Faites entrer la victime : Michelle, éditrice en jeux vidéo, semble avoir organisé sa vie de façon à en évacuer tout sentiment de culpabilité. Quand elle se fait violer à son domicile, elle semble ne pas en être affectée... mais son passé va remonter à la surface.

Pour son grand retour au cinéma et célébrer ses noces barbares avec Isabelle Huppert, Paul Verhoeven a choisi un film-monstre, déroutant et débordant, tel un éléphant piétinant de son obscénité la porcelaine d'un cinéma français à l'atmosphère feutrée. Adaptant un livre de Philippe Djian dont on reconnaît le foisonnement intellectuel quasi-maniaque, il perpétue la réputation de perversité qui lui colle à la peau, à la limite de l'auto-parodie, et pourtant semble sonder encore plus profondément que dans ses autres films les tréfonds de l'âme humaine. Il trouve en Huppert une formidable complice, qui elle aussi puise dans l'âme de ses rôles passés pour apporter à son personnage une dissonnance d'autant plus inquiétante qu'elle n'est jamais exempte de comique.

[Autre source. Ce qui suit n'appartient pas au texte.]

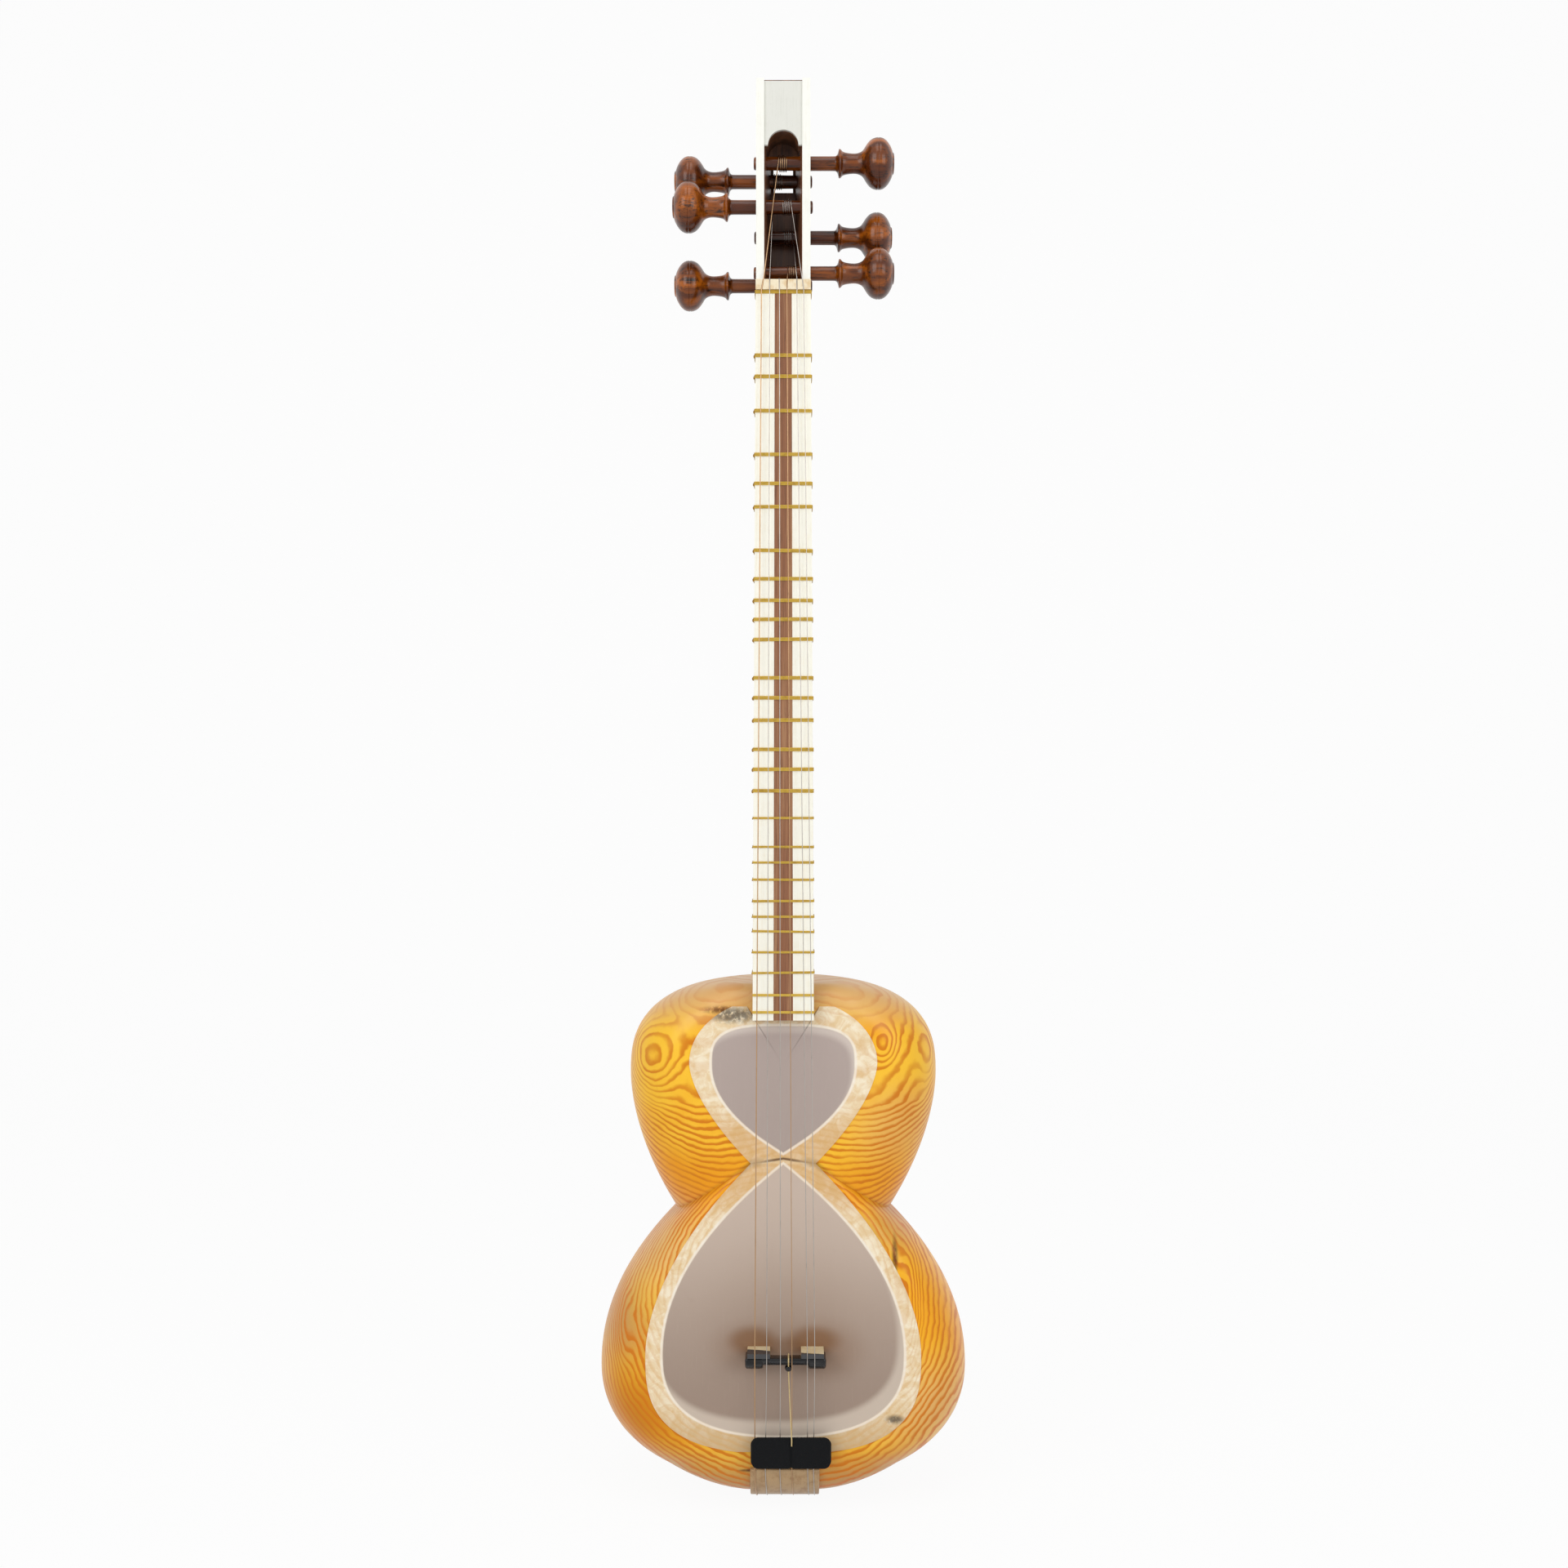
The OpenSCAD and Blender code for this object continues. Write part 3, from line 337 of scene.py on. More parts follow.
@dataclass(frozen=True)
class Growth:
    """Growth layers of the block: stripes over the small bowl, arcs round the large bowl's opening.

    A ring is the distance between two layers in millimetres, a swing how far noise bends them, and a
    knot has a middle, radii and the depth by which it pulls the layers in.
    """

    small_ring: float = 4.6
    large_ring: float = 4.1
    crease_z: float = TOP - 112.7
    rim_x: float = 21.0
    rim_slope: float = 0.157
    side_slope: float = 0.7297
    back_z: float = TOP - 153.0
    back_y: float = 50.0
    arch_x: float = 50.0
    arch: float = 0.0045
    small_lean: float = 0.35
    large_middle: float = -650.0
    middle_drop: float = 0.42
    middle_aside: float = 0.22
    large_widening: float = 1.1
    large_lean: float = 0.25
    broad_swing: float = 14.0
    wavy_swing: float = 5.5
    fine_swing: float = 1.6
    large_swing: float = 0.95
    calm: tuple[float, float] = (-528.0, -472.0)
    calm_share: float = 0.7
    knots: tuple[tuple[Point, Point, float], ...] = (
        ((-91.0, 20.0, -501.0), (17.0, 40.0, 19.0), -27.0),
        ((65.0, 4.0, -490.0), (7.0, 20.0, 9.5), -13.0),
        ((98.0, 22.0, -499.0), (7.0, 30.0, 16.0), -14.0),
        ((82.0, 18.0, -662.0), (5.5, 40.0, 34.0), -11.0),
        ((-104.0, 30.0, -676.0), (5.0, 50.0, 20.0), -9.0),
        ((0.0, 160.0, -520.0), (22.0, 40.0, 40.0), -20.0),
    )

    def crease(self, xyz: Sequence[Link]) -> Link:
        """Height above the crease between the bowls.

        Args:
            xyz: The three coordinates in millimetres.

        Returns:
            The height.
        """
        x, y, z = xyz
        out = abs(x)
        rim = out.smallest(self.rim_x) * -self.rim_slope
        front = rim - (out - self.rim_x).largest(0.0) * self.side_slope + self.crease_z
        behind = y.above(self.back_y)
        return z - (front * (1 - behind) + behind * self.back_z)

    def layers(self, bench: Bench, xyz: Sequence[Link]) -> Link:
        """Depth within the layers, counted in rings.

        Args:
            bench: The tree.
            xyz: The three coordinates in millimetres.

        Returns:
            The depth.
        """
        x, y, z = xyz
        place = bench.join(*xyz)
        broad = bench.noise(place, 0.012, 2.0, 0.45) * self.broad_swing
        wavy = bench.noise(bench.join(x, y, z * 1.3), 0.05, 2.0, 0.5) * self.wavy_swing
        fine = bench.noise(place, 0.17, 2.0, 0.5) * self.fine_swing
        small = (abs(x) - self.arch_x) ** 2.0 * self.arch - z + y * self.small_lean
        small = small + z.largest(self.calm[0]).smallest(self.calm[1]) * self.calm_share
        rise = z - self.large_middle + y * self.middle_drop
        aside = x - y * self.middle_aside
        large = (aside * aside * self.large_widening + rise * rise) ** 0.5 + y * self.large_lean
        bent = broad + wavy + fine
        for middle, radii, pull in self.knots:
            bent = bent + bench.blob(xyz, middle, radii, 0.95) * pull
        upper = self.crease(xyz).above(0.0)
        small = (small + bent) / self.small_ring
        large = (large + bent * self.large_swing) / self.large_ring
        return small * upper + large * (1 - upper)

    def late_wood(self, bench: Bench, xyz: Sequence[Link]) -> Link:
        """Share of dark late wood: a narrow line in each ring, of uneven strength.

        Args:
            bench: The tree.
            xyz: The three coordinates in millimetres.

        Returns:
            The share, from nought to about one.
        """
        depth = self.layers(bench, xyz)
        along = depth.fraction()
        line = along.rise(0.18, 0.74) * (1 - along.rise(0.78, 1.0))
        patchy = bench.noise(bench.join(*xyz), 0.03, 2.0) * 1.7
        each = bench.noise(bench.join(depth * 0.45, 0.0, 0.0), 1.0) * 0.9
        lower = 1 - self.crease(xyz).above(0.0)
        return line * (0.85 + patchy + each + lower * 0.1)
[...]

Si le propos est sidérant, le film se perd parfois dans des parenthèses un peu vaines et une certaine répétition. La photo, constamment terne, renforce l'idée que c'est dans les nuances de gris, derrière les conventions sociales et des concepts judéo-chrétiens de plus en plus vermoulus que se tapit le monstre qui sommeille en chacun de nous, celui qui se réveille de façon viscérale quand il est contaminé par l'injustice absolue ou la folie meurtrière. Ainsi, Huppert incarne une femme-enfant devenue toute puissante afin de survivre au traumatisme d'avoir été confrontée au Mal. Dans son obsession de dépasser les statuts de coupable et de victime pour tenter de ne pas se perdre dans l'effroi traumatique, elle est stupéfiante.